Estimates of the strike’s full effect vary greatly. The league has suggested that daily losses could be as high as $17 million, including theaters, restaurants, garages, tourist shops and the like; the New York City comptroller estimates the daily loss at $2 million.
The key issue in the strike, which pits Local One of the International Alliance of Theatrical Stage Employees against the league, is how many union members are needed to work on various Broadway productions.
The league has asked for reductions in several key areas, saying that technology and common sense dictate that previous union requirements were excessive and amounted to featherbedding. The union has battled these cuts, saying they endanger workplace safety and jobs for some 3,000 employees. Local One members had been working without a contract since their agreement expired July 31; although talks resumed briefly last weekend, they quickly broke down.
On Friday, spirits on West 44th lifted when “How the Grinch Stole Christmas” reopened after a short courtroom battle. Merchants reported a slight rise in business, as families with children began appearing on the street once more.

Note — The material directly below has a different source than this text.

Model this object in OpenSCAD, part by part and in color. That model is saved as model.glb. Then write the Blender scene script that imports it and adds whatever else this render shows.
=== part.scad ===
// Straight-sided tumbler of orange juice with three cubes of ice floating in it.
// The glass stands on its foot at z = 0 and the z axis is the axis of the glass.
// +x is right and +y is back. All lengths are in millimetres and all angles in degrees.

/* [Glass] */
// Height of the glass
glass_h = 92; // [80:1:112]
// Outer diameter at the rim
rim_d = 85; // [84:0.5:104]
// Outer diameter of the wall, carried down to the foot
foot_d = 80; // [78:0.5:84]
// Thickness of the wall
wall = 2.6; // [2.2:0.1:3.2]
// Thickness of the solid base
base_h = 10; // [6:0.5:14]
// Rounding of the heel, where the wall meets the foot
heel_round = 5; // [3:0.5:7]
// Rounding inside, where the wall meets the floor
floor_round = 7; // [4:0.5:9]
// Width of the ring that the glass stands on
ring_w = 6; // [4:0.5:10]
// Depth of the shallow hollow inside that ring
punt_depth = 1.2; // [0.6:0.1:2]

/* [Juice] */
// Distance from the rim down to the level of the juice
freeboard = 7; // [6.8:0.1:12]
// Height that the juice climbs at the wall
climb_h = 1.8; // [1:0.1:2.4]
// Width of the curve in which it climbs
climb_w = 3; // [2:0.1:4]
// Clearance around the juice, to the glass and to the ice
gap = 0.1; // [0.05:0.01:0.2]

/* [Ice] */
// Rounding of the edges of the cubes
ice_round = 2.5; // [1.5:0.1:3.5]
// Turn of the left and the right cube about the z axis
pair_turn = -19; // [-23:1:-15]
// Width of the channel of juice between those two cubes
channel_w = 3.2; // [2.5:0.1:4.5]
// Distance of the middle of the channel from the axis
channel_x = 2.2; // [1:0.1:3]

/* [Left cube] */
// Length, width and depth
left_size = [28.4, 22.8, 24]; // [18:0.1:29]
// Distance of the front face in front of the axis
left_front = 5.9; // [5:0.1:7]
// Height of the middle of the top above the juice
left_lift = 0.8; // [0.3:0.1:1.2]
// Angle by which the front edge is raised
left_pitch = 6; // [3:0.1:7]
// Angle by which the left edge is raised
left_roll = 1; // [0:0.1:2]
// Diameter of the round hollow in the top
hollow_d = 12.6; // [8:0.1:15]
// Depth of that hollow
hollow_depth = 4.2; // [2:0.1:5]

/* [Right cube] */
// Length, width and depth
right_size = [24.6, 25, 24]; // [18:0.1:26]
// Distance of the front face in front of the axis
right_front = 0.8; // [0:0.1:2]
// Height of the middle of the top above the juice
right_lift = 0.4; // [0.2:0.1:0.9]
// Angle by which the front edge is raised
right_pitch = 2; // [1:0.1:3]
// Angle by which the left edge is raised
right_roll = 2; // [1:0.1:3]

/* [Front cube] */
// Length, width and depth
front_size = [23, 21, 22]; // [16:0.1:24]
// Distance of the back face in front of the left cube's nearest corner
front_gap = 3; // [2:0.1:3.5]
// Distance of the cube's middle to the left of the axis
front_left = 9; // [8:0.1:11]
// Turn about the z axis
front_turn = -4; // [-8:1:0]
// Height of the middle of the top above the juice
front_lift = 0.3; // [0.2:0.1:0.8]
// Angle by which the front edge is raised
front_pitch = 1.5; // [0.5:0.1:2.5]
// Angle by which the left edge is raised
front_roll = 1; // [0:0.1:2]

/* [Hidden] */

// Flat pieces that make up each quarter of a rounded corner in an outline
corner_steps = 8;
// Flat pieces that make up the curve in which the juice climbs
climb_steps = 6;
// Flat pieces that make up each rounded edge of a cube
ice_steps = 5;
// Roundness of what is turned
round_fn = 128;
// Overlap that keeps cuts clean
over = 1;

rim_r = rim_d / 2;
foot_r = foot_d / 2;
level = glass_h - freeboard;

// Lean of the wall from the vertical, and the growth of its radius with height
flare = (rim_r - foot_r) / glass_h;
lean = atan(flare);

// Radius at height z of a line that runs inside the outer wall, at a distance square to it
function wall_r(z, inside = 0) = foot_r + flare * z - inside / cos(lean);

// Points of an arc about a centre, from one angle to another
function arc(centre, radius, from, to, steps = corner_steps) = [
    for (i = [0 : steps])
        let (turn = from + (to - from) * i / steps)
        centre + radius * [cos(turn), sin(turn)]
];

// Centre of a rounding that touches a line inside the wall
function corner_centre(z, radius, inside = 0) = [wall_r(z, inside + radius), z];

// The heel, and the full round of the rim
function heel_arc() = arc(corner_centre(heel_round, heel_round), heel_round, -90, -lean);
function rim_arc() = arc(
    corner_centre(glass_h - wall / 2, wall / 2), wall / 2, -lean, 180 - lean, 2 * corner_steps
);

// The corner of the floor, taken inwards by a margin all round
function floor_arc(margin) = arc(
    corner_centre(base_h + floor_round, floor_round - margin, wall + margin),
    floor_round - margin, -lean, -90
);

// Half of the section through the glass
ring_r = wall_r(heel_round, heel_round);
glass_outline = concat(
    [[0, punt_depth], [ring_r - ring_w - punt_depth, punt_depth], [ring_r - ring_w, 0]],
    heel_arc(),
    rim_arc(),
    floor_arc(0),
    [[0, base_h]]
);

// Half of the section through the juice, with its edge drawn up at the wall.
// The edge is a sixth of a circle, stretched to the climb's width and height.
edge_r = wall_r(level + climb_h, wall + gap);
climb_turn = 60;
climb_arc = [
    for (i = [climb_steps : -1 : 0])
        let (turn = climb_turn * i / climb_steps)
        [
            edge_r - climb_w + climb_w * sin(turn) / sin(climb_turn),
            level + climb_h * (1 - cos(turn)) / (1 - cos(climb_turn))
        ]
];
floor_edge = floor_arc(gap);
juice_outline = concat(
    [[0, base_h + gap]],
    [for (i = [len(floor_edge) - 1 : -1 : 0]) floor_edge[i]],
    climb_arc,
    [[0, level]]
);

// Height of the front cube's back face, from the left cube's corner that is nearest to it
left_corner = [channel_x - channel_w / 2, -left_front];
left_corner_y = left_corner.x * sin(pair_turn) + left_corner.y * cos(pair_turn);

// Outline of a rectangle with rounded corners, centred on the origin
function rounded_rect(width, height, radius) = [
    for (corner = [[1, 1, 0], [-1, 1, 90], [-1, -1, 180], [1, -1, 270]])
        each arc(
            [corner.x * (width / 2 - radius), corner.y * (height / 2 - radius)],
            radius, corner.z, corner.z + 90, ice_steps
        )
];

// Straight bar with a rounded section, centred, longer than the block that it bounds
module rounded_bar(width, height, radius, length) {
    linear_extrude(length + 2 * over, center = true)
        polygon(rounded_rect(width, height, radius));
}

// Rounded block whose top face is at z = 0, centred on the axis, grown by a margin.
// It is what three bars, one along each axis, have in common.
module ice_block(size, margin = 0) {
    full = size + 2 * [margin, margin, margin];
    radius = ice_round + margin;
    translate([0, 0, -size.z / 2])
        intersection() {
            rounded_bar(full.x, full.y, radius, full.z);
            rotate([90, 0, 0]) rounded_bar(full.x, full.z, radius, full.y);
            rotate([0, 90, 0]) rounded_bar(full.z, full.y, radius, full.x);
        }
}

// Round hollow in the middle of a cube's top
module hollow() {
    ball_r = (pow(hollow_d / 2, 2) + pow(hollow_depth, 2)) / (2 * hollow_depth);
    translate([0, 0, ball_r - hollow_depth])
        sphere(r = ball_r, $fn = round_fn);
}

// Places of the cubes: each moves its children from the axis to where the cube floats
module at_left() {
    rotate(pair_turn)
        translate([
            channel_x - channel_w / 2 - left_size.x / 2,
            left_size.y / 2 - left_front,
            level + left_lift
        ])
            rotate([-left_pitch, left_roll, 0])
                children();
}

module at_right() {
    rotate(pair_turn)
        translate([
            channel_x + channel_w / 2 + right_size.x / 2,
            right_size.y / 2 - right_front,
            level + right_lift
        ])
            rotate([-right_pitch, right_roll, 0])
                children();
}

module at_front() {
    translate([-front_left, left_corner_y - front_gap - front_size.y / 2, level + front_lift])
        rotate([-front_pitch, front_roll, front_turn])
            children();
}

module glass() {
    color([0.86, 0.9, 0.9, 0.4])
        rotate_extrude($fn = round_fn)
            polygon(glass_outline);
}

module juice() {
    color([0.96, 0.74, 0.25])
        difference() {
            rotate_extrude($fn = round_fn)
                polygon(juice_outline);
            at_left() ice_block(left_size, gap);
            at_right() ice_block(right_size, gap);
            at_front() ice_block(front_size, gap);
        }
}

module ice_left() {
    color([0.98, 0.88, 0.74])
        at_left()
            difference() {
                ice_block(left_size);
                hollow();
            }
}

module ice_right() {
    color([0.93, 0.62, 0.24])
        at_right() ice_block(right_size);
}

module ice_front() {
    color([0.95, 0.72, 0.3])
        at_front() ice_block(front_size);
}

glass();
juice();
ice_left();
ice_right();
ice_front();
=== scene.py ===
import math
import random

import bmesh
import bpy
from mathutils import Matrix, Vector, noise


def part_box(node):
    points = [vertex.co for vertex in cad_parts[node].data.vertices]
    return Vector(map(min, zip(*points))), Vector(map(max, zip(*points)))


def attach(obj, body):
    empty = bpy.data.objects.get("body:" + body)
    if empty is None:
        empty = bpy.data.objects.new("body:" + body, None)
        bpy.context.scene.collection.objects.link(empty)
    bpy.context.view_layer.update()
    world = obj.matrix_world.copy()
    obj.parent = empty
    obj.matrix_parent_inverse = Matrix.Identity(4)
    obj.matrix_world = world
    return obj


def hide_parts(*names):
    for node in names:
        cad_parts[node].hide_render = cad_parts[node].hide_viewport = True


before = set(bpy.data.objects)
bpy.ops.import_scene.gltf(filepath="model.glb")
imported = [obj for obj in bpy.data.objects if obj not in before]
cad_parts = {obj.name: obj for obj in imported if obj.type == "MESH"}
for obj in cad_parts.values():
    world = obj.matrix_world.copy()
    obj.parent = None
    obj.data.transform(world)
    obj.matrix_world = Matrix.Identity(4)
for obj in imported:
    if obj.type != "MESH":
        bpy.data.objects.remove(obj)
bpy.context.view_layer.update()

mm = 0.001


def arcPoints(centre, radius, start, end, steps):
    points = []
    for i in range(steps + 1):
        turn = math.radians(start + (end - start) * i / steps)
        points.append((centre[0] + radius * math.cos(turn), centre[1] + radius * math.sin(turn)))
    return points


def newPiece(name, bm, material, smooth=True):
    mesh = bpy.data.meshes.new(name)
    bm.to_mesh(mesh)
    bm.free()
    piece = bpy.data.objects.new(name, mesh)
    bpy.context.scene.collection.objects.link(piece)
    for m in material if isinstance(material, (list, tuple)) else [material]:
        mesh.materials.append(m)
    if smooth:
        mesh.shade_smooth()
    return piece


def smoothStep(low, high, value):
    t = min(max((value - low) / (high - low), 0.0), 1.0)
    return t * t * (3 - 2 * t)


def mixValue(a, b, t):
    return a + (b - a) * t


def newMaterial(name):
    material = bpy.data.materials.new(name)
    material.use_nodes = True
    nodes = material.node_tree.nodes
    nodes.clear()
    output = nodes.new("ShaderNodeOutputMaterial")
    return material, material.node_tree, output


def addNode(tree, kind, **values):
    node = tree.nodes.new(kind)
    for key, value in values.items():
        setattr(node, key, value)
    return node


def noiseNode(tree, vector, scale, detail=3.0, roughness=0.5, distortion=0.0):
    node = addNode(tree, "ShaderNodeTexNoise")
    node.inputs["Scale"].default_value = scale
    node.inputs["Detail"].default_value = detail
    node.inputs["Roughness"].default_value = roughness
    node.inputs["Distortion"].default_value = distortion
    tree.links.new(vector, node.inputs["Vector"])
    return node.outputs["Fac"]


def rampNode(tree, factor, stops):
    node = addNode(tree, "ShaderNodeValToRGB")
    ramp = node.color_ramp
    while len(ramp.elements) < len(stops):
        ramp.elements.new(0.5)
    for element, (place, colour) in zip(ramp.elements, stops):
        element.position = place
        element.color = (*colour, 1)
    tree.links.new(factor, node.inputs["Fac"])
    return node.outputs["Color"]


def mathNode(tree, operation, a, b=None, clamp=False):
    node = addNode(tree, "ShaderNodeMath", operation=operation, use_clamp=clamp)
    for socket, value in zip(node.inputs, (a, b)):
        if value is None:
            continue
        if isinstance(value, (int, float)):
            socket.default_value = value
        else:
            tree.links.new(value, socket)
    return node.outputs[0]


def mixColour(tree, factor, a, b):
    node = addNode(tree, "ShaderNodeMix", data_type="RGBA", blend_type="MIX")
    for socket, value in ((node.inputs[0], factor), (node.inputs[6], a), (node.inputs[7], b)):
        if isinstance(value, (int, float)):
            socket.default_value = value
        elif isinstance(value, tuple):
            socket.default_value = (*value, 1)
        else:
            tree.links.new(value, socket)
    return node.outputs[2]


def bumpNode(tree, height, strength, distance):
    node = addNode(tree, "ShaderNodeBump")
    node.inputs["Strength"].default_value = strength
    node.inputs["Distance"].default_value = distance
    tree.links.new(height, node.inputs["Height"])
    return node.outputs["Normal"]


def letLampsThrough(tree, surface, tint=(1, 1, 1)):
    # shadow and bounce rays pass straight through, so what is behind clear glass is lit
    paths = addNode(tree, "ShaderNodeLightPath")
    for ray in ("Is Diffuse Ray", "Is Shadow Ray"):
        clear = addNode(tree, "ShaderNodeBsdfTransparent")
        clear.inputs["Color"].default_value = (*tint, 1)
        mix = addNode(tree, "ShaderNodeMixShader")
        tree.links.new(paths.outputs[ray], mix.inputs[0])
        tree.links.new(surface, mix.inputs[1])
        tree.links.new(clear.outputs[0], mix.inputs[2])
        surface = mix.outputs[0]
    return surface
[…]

The show, which had been booked into the St. James Theatre, had earlier signed a separate labor agreement with Local One. It was the first production shut down when the strike began, but stagehands later agreed to let it reopen, citing the earlier contract. Producers opposed the reopening, saying theaters should remain closed until the strike is settled. But a judge in Manhattan ruled Wednesday that the show could legally reopen in time for Thanksgiving weekend performances.

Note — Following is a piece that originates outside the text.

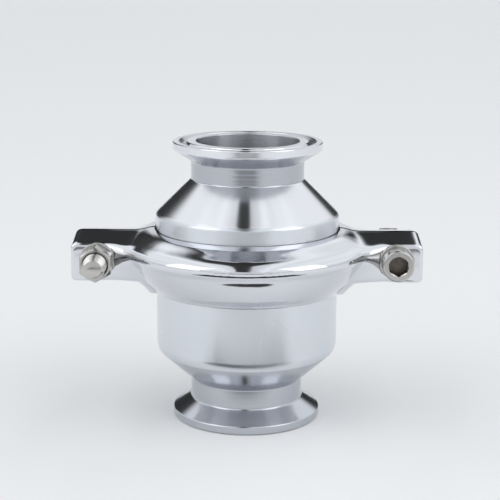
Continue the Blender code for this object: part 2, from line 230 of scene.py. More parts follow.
LOOKS = {
    "satin_steel": turned_steel("satin_turned_steel", (0.72, 0.75, 0.79), 0.26, 0.5, 0.008),
    "fine_steel": turned_steel("finely_turned_steel", (0.50, 0.52, 0.56), 0.20, 0.8, 0.045),
    "bright_steel": turned_steel("bright_turned_steel", (0.80, 0.81, 0.84), 0.16, 0.7, 0.004, 0.85),
    "cone_steel": turned_steel("turned_cone_steel", (0.56, 0.58, 0.62), 0.17, 0.7, 0.012),
    # painted light: the bore's steel is rougher, and its base colour is lightened to stand in for light on
    # the shaded walls inside the bore
    "bore_steel_painted_light": turned_steel("bored_steel_painted_light", (0.66, 0.67, 0.70), 0.30, 0.7, 0.010, 0.85),
    "polished_steel": polished_steel("mirror_steel", (0.74, 0.75, 0.79), 0.07),
    "fastener_steel": fastener_steel("fastener_steel_bright", (0.56, 0.55, 0.53), 0.20),
    # painted shade: dark brown-grey steel for the inside of the screw socket, partly the oxide the socket
    # has and partly the shade that falls in it
    "socket_oxide_and_shade_steel": fastener_steel("socket_steel_oxide_and_painted_shade", (0.16, 0.14, 0.12), 0.45),
    "spring_steel": fastener_steel("spring_wire_steel", (0.62, 0.63, 0.65), 0.24),
    "seal_rubber": soft_material("black_seal_rubber", (0.025, 0.025, 0.028), 0.55),
    "bush_polymer": soft_material("off_white_polymer", (0.82, 0.81, 0.76), 0.42),
}


# ---------------------------------------------------------------- shapes

def place(obj, node, look=None):
    """Put a fine piece in place of its CAD node: its body, its finish and its material."""
    obj.data.materials.clear()
    obj.data.materials.append(LOOKS[look or SLOT_OF[node]])
    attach(obj, BODY_OF[node])
    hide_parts(node)
    return obj


def add_object(name, mesh):
    obj = bpy.data.objects.new(name, mesh)
    bpy.context.scene.collection.objects.link(obj)
    return obj


def arc(centre, radius, start, end, steps):
    angles = [math.radians(start + (end - start) * i / steps) for i in range(steps + 1)]
    return [(centre[0] + radius * math.cos(a), centre[1] + radius * math.sin(a)) for a in angles]


def soften(points, closed=True, steps=4, support=0.12):
    """Round the corners of (radius, height, rounding) points, with a support point on each side."""
    out = []
    count = len(points)
    for i, (x, y, cut) in enumerate(points):
        if cut == 0 or (not closed and i in (0, count - 1)):
            out.append((x, y))
            continue
        ends = []
        for nx, ny, _ in (points[i - 1], points[(i + 1) % count]):
            length = math.hypot(nx - x, ny - y)
            near = min(cut, length * 0.45) / length
            far = min(cut + support, length * 0.48) / length
            ends.append([(x + (nx - x) * f, y + (ny - y) * f) for f in (far, near)])
        (far_a, a), (far_b, b) = ends
        out.append(far_a)
        for k in range(steps + 1):
            t = k / steps
            out.append(tuple((1 - t) ** 2 * p + 2 * t * (1 - t) * q + t * t * r
                             for p, q, r in zip(a, (x, y), b)))
        out.append(far_b)
    return out


def smooth_line(points, per=6):
    """A Catmull-Rom curve through the points."""
    out = []
    padded = [points[0], *points, points[-1]]
    for p0, p1, p2, p3 in zip(padded, padded[1:], padded[2:], padded[3:]):
        for k in range(per):
            t = k / per
            out.append(tuple(0.5 * (2 * b + (c - a) * t + (2 * a - 5 * b + 4 * c - d) * t * t
                                    + (3 * b - a - 3 * c + d) * t ** 3)
                             for a, b, c, d in zip(p0, p1, p2, p3)))
    return [*out, points[-1]]


def lathe(name, profile, closed=True, segments=ROUND):
    """Turn (radius, height) points about Z into a smooth closed mesh."""
    count = len(profile)
    verts = []
    for i in range(segments):
        angle = math.tau * i / segments
        c, s = math.cos(angle), math.sin(angle)
        verts += [(r * c * MM, r * s * MM, z * MM) for r, z in profile]
    steps = count if closed else count - 1
    faces = []
    for i in range(segments):
        here, there = i * count, (i + 1) % segments * count
        for j in range(steps):
            n = (j + 1) % count
            faces.append((here + j, there + j, there + n, here + n))
    mesh = bpy.data.meshes.new(name)
    mesh.from_pydata(verts, [], faces)
    bm = bmesh.new()
    bm.from_mesh(mesh)
    bmesh.ops.remove_doubles(bm, verts=bm.verts, dist=0.001 * MM)
    bmesh.ops.recalc_face_normals(bm, faces=bm.faces)
    bm.to_mesh(mesh)
    bm.free()
    mesh.shade_smooth()
    return add_object(name, mesh)


def apply_modifiers(obj):
    """Replace the object's mesh with its evaluated one and drop its modifiers."""
    graph = bpy.context.evaluated_depsgraph_get()
    mesh = bpy.data.meshes.new_from_object(obj.evaluated_get(graph))
    obj.modifiers.clear()
    obj.data = mesh


def cut(obj, other, operation="DIFFERENCE"):
    """Apply a Boolean of obj with other, and remove the other object."""
    modifier = obj.modifiers.new("cut", "BOOLEAN")
    modifier.operation = operation
    modifier.solver = "EXACT"
    modifier.object = other
    apply_modifiers(obj)
    bpy.data.objects.remove(other, do_unlink=True)


def hex_prism(name, flats, low, high):
    bm = bmesh.new()
    radius = flats / math.sqrt(3) * MM
    bmesh.ops.create_cone(bm, cap_ends=True, segments=6, radius1=radius, radius2=radius,
                          depth=(high - low) * MM)
    bmesh.ops.translate(bm, verts=bm.verts, vec=(0, 0, (low + high) / 2 * MM))
    mesh = bpy.data.meshes.new(name)
    bm.to_mesh(mesh)
    bm.free()
    return add_object(name, mesh)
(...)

Down the street, producers of “Xanadu” were also counting their blessings. Weekly attendance at the Helen Hayes Theater climbed to 85% of capacity since the strike began, as thousands who held tickets for now-closed shows were snapping up tickets to it and the other seven productions not affected by the strike. Workers for those shows had signed separate labor agreements with Local One.
As they filed into “Xanadu” on Friday evening, some ticket holders grumbled about sudden changes in their plans. Still, most were happy to be seeing a Broadway show during the strike.
“We had tickets to ‘Wicked’ that we bought over a year ago,” said Darlene Giordina, visiting from Boston with her sister and their teenage daughters. “But at least we’re able to be here tonight, sitting in the very last row of the balcony for ‘Xanadu.’ ”
One row in front of her, Steve Franceschi of Alta Loma said he had a similar experience. The shows he wanted to see were shut down, and he was lucky to get one of the last seats that night for “Xanadu.” “Getting in is a bonus,” he said. “Who’s complaining?”
The musical -- based on the 1980 movie starring Olivia Newton-John -- offered respite from the tensions of the strike outside. But during the show, actress Mary Testa, who plays a Greek muse, ad-libbed a timely line: “The writers are on strike and the stagehands are on strike,” she told a packed audience. “The only place you can see a tragedy now is off the stage, not on it.”
The next afternoon, as temperatures plunged into the 30s, pickets on West 44th stamped their feet to keep warm. In front of “Spamalot,” two musicians who showed up in solidarity played a dirge-like “Basin Street Blues” on the trumpet and trombone.
Down the street, a line captain checked his clipboard to see who would be showing up for picket duty later in the evening. The stagehand -- who like other strikers had been asked by union leaders not to speak with reporters -- was clearly bitter over the labor dispute.
The league “kept asking for one giveback after another, nickel-and-diming us,” he told a colleague. “That’s not negotiating.”
As the wind picked up, stragglers hurried into theaters across the street for the matinee, and West 44th Street grew quiet again.
“We hear they’re starting new talks tomorrow,” the line captain told a friend. “So hopefully I won’t see you out here next weekend.”